In the summer of 1872 the Canadian Adjutant-General, Colonel Robertson-Ross, was dispatched by the Government of the Dominion to make a tour of inspection through the North-West. He found that a party of lawless traders and smugglers from the States had established a trading-post which they had named Fort Hamilton, about sixty miles north of the border-line between the Dominion and the United States; and that they were conducting a species of barter with the Blackfeet Indians, supplying them with firearms and with ardent spirits, in direct opposition to the laws of both countries. They were paying no customs duty for the merchandise they were thus introducing into Canada. Colonel Robertson-Ross found the demoralisation that they were working to be very great and of great injury, not only to the Indians, but to the entire country. "At Fort Edmonton," said the Adjutant-General in his Report, "whisky was openly sold to the Blackfeet and other Indians trading at the Fort by smugglers from the United States, who derived large profits therefrom, and whom, on being remonstrated with by the official in charge of Hudson's Bay Post, coolly replied that they very well knew they were defying the laws, but as there was no force to prevent them they would do as they pleased."
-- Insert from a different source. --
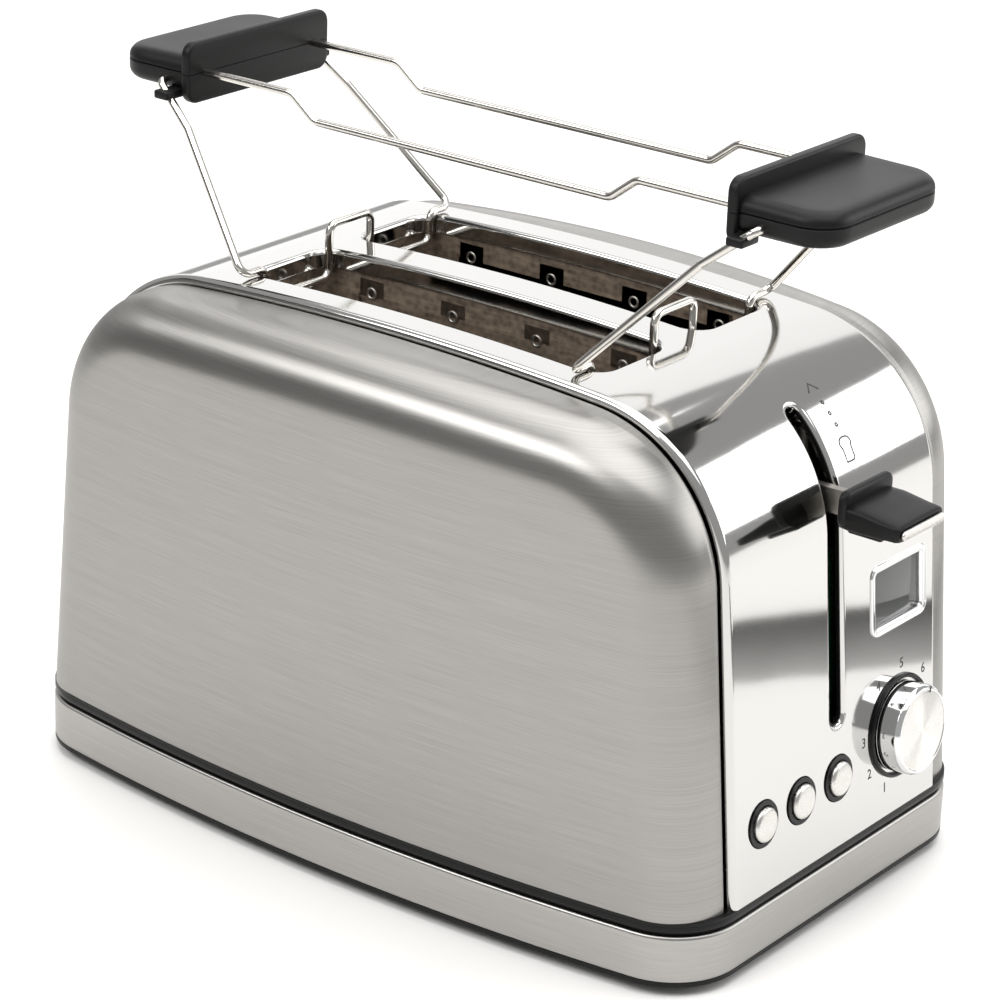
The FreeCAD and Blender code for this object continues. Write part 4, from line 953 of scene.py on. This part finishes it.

All this inciting to intemperance and brawling led to other offences against law and order. The Indians took to horse-stealing, and the entire population of the North-West was at their mercy. Neither property nor life was safe. On dishonesty and robbery followed murder as a not uncommon occurrence and other crimes of a serious nature were not infrequent. Sir John Macdonald was at this time the Premier of Canada. It was on his initiative that Colonel Robertson-Ross had been sent on this reconnaissance to find out to what extent the lawless marauders were demoralising the entire country and the nature of the protection and safeguards that should be instituted for the population. The Adjutant-General earnestly recommended the establishment of a trained and disciplined military body, to be subject to its own rules, and to be distinct from any civil force, though acting as an addition to whatever civil force might also be formed. "Whatever feeling may be entertained toward policemen, animosity is rarely, if ever, felt toward disciplined soldiers wearing her Majesty's uniform in any portion of the British Empire," stated Colonel Robertson-Ross, and he added: "In the event of serious disturbance a police force, acting alone and unsupported by a disciplined military body, would probably be overpowered in a province of mixed races, where every man is armed, while to maintain a military without any civil force is not desirable."